>> Start Material
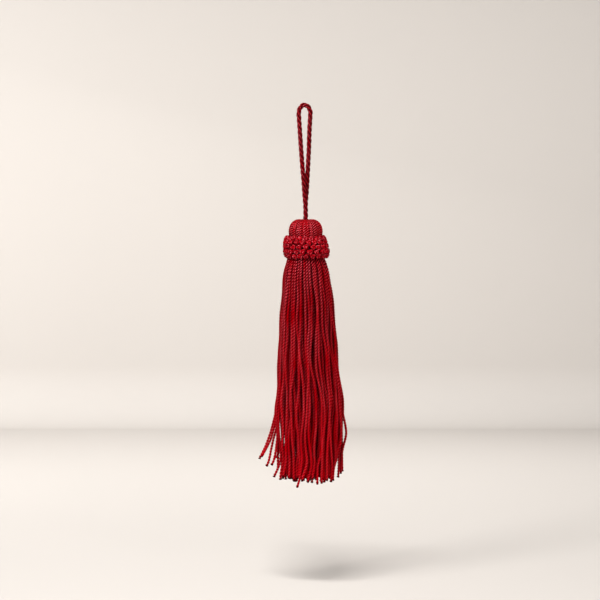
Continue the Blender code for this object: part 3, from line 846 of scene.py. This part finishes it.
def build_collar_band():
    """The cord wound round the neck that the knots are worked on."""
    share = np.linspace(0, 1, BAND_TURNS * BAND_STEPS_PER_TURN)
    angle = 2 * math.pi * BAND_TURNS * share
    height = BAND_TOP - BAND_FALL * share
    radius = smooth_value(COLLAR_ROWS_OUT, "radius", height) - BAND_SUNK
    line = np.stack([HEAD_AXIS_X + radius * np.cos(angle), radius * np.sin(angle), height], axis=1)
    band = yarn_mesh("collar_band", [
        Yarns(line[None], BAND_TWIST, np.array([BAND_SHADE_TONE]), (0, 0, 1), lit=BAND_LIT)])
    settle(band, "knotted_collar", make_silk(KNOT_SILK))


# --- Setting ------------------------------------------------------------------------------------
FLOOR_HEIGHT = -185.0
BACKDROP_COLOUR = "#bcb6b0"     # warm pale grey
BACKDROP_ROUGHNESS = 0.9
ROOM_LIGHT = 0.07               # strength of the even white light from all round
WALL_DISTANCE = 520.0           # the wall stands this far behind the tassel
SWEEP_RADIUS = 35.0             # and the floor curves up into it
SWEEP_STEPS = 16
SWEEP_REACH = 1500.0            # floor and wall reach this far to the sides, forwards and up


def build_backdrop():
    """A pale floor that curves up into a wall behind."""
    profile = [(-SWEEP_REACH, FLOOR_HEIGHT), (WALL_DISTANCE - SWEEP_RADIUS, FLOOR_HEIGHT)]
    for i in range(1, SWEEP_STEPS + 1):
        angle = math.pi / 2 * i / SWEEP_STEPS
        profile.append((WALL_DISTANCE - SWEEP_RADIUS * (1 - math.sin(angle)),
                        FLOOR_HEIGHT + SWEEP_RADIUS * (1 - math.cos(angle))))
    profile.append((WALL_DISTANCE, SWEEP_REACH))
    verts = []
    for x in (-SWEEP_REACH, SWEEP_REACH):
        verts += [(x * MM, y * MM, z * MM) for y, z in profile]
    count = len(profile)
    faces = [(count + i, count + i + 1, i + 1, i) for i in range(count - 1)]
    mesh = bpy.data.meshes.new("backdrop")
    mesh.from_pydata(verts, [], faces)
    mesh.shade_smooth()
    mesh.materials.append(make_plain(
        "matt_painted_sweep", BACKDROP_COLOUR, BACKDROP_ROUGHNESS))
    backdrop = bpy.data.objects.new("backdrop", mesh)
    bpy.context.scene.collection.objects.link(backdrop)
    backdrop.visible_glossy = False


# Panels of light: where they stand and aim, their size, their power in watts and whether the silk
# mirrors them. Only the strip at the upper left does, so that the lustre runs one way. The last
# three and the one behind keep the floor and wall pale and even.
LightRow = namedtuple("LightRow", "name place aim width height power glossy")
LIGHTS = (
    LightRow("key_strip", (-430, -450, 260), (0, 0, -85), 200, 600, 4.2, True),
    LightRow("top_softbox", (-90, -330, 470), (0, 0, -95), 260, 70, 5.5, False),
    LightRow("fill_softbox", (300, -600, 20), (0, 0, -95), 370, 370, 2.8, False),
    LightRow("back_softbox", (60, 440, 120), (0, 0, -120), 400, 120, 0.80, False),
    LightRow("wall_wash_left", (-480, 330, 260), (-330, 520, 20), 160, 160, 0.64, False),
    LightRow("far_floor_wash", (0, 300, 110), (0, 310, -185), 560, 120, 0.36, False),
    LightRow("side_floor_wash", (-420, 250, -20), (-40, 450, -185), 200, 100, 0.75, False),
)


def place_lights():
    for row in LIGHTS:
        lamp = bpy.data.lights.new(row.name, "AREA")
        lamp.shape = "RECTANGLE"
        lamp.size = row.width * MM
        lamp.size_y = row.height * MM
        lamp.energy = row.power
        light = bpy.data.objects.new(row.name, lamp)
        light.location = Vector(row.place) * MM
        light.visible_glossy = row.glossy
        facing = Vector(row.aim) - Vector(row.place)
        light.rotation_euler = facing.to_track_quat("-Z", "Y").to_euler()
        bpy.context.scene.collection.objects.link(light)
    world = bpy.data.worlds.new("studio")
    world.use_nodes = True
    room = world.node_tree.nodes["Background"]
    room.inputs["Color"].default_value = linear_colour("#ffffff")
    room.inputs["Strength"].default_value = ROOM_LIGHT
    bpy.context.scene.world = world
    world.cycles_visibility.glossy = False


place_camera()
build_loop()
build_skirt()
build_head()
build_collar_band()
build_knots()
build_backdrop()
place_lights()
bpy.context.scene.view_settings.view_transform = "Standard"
>> End Material
→ What to produce
Exactly repeat the lines running from the top of the listing to the line bearing "SWEEP_REACH = 1500.0", both of those lines included, and only them.

→ Response to the task
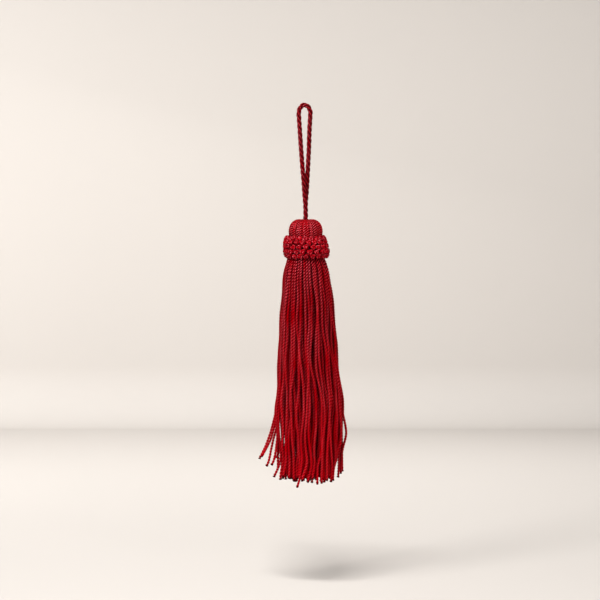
Continue the Blender code for this object: part 3, from line 846 of scene.py. This part finishes it.
def build_collar_band():
    """The cord wound round the neck that the knots are worked on."""
    share = np.linspace(0, 1, BAND_TURNS * BAND_STEPS_PER_TURN)
    angle = 2 * math.pi * BAND_TURNS * share
    height = BAND_TOP - BAND_FALL * share
    radius = smooth_value(COLLAR_ROWS_OUT, "radius", height) - BAND_SUNK
    line = np.stack([HEAD_AXIS_X + radius * np.cos(angle), radius * np.sin(angle), height], axis=1)
    band = yarn_mesh("collar_band", [
        Yarns(line[None], BAND_TWIST, np.array([BAND_SHADE_TONE]), (0, 0, 1), lit=BAND_LIT)])
    settle(band, "knotted_collar", make_silk(KNOT_SILK))


# --- Setting ------------------------------------------------------------------------------------
FLOOR_HEIGHT = -185.0
BACKDROP_COLOUR = "#bcb6b0"     # warm pale grey
BACKDROP_ROUGHNESS = 0.9
ROOM_LIGHT = 0.07               # strength of the even white light from all round
WALL_DISTANCE = 520.0           # the wall stands this far behind the tassel
SWEEP_RADIUS = 35.0             # and the floor curves up into it
SWEEP_STEPS = 16
SWEEP_REACH = 1500.0            # floor and wall reach this far to the sides, forwards and up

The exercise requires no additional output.